Located in the Changi City Point mall at Changi Business Park, Soul Alife is all about healthy and cruelty-free plant-based food. There’s everything from vegan watermelon poke bowl to inari sushi to vegan pizzas, burgers, and pasta. The restaurant offers a small all-day brunch menu (get the tofu scramble) and healthy bowls like the popular Buddha bowl stuffed with roasted veggies, quinoa, turmeric cauliflower, beetroot hummus, and more. VEGANBURG Touted as the world’s first 100 percent plant-based burger joint, the decade-old VeganBurg pushes the envelope on what a vegan burger can be. The juicy patties are made with soya beans and mushrooms and the burgers come fully loaded with veggies, farm-fresh greens, pickles, and gourmet sauces. Pick from options like chargrilled satay, creamy shrooms, avocado beetroot and more. Order a side of seaweed fries (or sizzlin’ broccoli if you are so inclined), drinks, and soft-serve ice cream to make a meal of it. 


Whole Earth, Singapore

Awarded the Michelin Bib Gourmand over four consecutive years (2016- 2019), Whole Earth is Singapore’s only plant-based Peranakan-Thai restaurant. The Penang rendang with marinated shiitake mushroom is a signature dish as are the olive rice with a savoury kick of Chinese Teochew olives and the creamy, piquant Nonya curry with slow-cooked mushroom and potato. 

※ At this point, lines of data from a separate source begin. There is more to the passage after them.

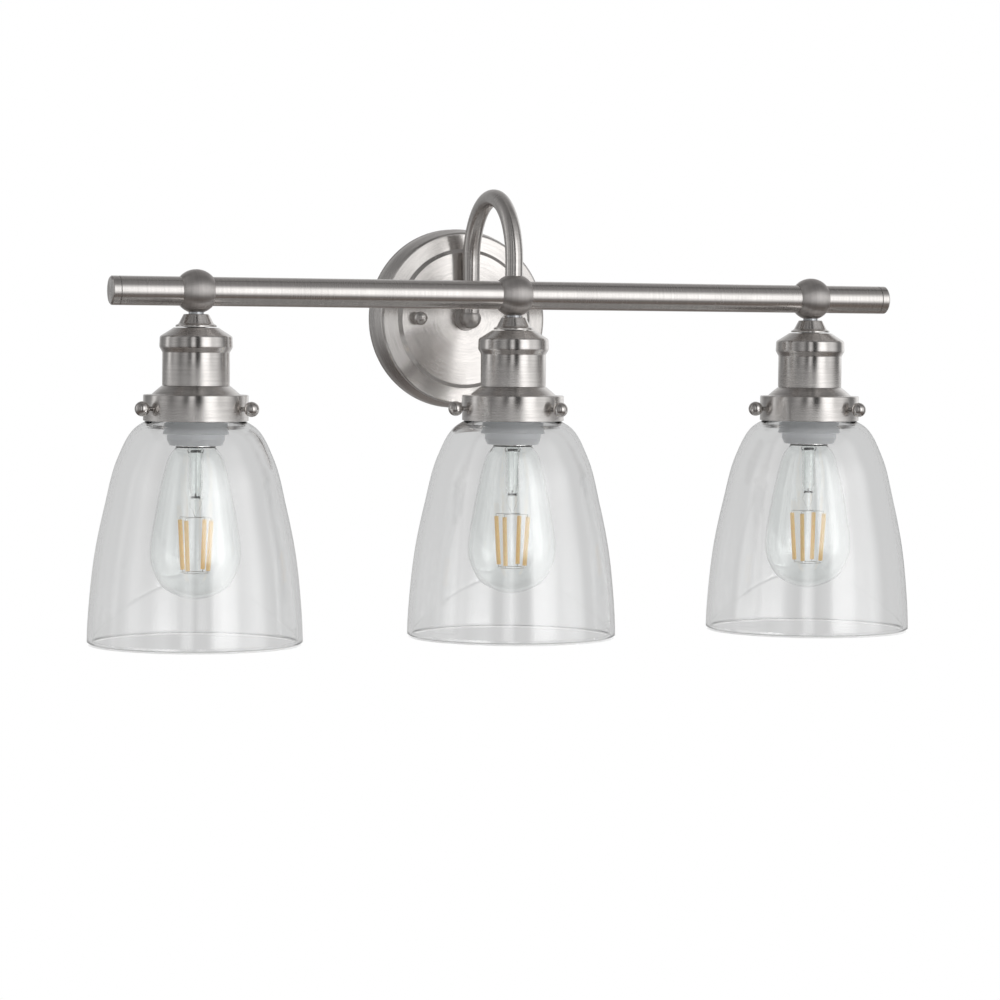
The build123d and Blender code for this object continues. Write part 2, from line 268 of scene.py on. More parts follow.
def sweep(name, path, radius, bore=None, segments=64):
    """A round rod or tube along a path of (point, direction) pairs in metres that stays in one plane."""
    first, last = path[0][1], path[-1][1]
    side = first.cross(path[len(path) // 2][1])
    if side.length < 1e-6:
        side = first.orthogonal()
    side.normalize()
    vertices, normals, rings = [], [], []
    radii = [radius] if bore is None else [radius, bore]
    for surface, width in enumerate(radii):
        for point, along in path:
            up = along.cross(side).normalized()
            rings.append(list(range(len(vertices), len(vertices) + segments)))
            for number in range(segments):
                angle = 2 * math.pi * number / segments
                spoke = side * math.cos(angle) + up * math.sin(angle)
                vertices.append(point + spoke * width)
                normals.append(spoke if surface == 0 else -spoke)
    faces, loops_uv = [], []
    stations = len(path)
    scale = 1 / (UV_UNIT * MM)
    lengths = [0.0]
    for (here, _), (after, _) in zip(path, path[1:]):
        lengths.append(lengths[-1] + (after - here).length * scale)

    def strip(low, high, v0, v1, width):
        for k in range(segments):
            n = (k + 1) % segments
            u0, u1 = (2 * math.pi * width * scale * step / segments for step in (k, k + 1))
            faces.append([low[k], low[n], high[n], high[k]])
            loops_uv.append([(v0, u0), (v0, u1), (v1, u1), (v1, u0)])

    for surface, width in enumerate(radii):
        base = surface * stations
        for number in range(stations - 1):
            pair = (rings[base + number], rings[base + number + 1])
            if surface:
                pair = (pair[1], pair[0])
            strip(*pair, lengths[number], lengths[number + 1], width)
    if bore is None:
        for ring, end in ((rings[0], -first), (rings[-1], last)):
            faces.append(list(ring) if end == last else list(reversed(ring)))
            loops_uv.append([(0.0, 0.0)] * segments)
    else:
        strip(rings[stations], rings[0], 0.0, 0.01, radius)
        strip(rings[stations - 1], rings[2 * stations - 1], 0.0, 0.01, radius)
    piece = finish_mesh(name, vertices, faces, normals, loops_uv)
    if signed_volume(piece) < 0:
        piece.data.flip_normals()
        piece.data.normals_split_custom_set_from_vertices(normals)
    return piece


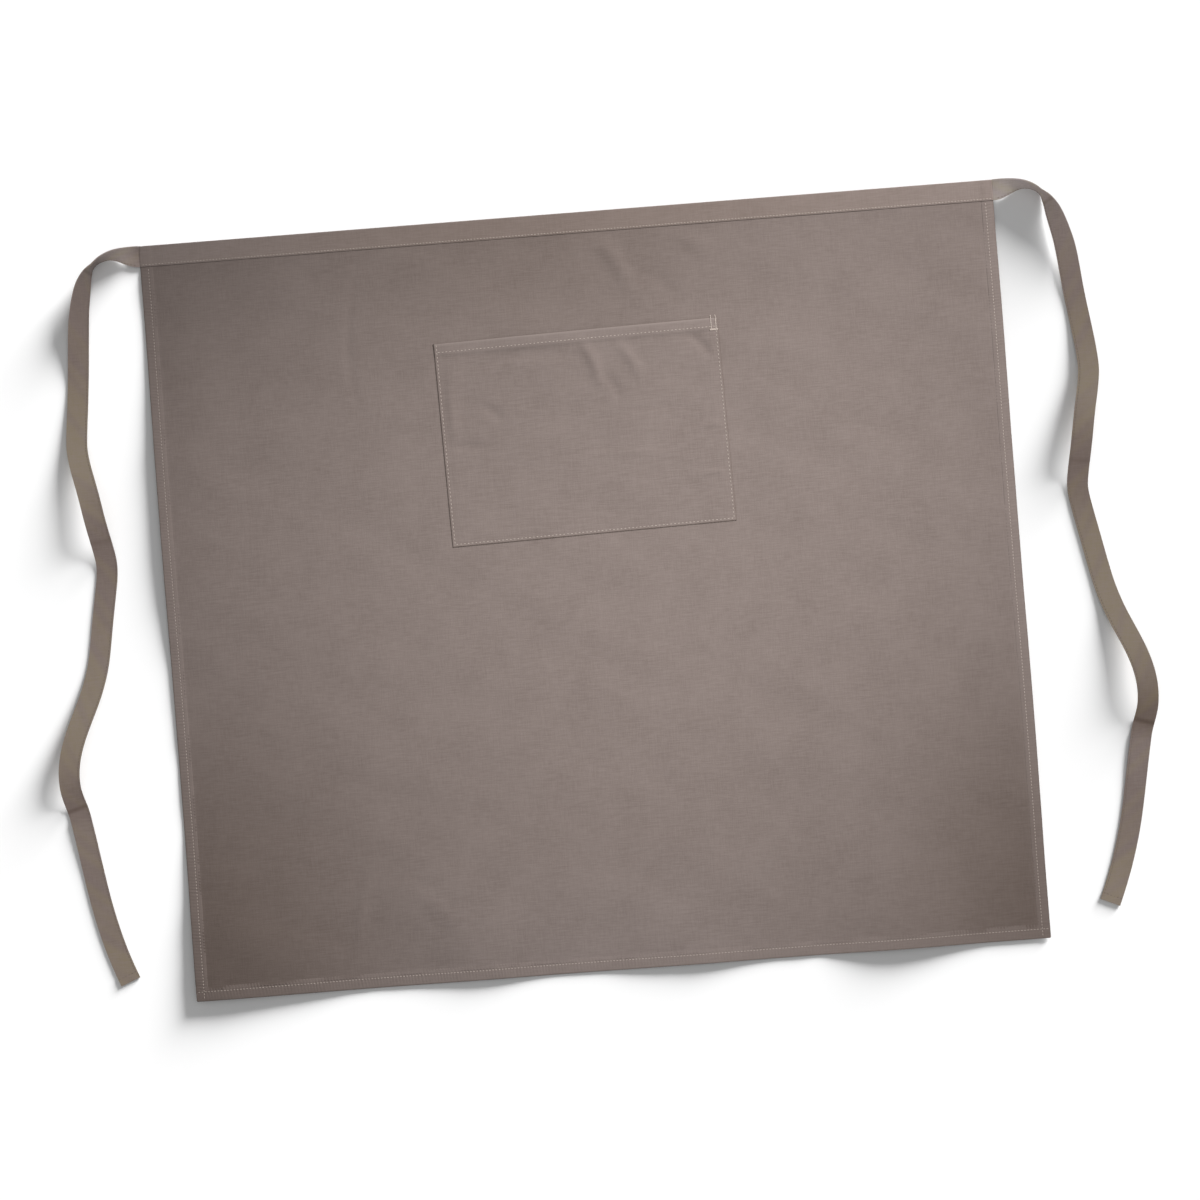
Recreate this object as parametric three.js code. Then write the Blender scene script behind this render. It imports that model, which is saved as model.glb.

Located in Primrose Hill, Manna is one of the most popular vegan restaurants in London. The restaurant champions seasonal, local produce and the menu draws influences from Mexico, Japan, India, and elsewhere—the Caribbean platter with jerk tofu and a veggie pot stew is a standout. Try one of the seasonal specials such as roasted root vegetable masala or buffalo cauliflower tostada, or splash out on the chef’s special five-course custom menu. 


Mildreds, London

More than three decades old, Mildreds is somewhat of an institution on London’s everchanging restaurant scene. You may have to wait a bit outside the 18th-century townhouse for a table, especially at lunchtime, but it’s worth it for an inventive menu of Asian and Middle Eastern dishes—think spinach gyoza, kimchi chick’n (meatless) burger, seaweed spiked laksa, and more. Don’t leave without trying one of their creative desserts like peanut butter millionaire tart and caramel cheesecake with Biscoff crumb. 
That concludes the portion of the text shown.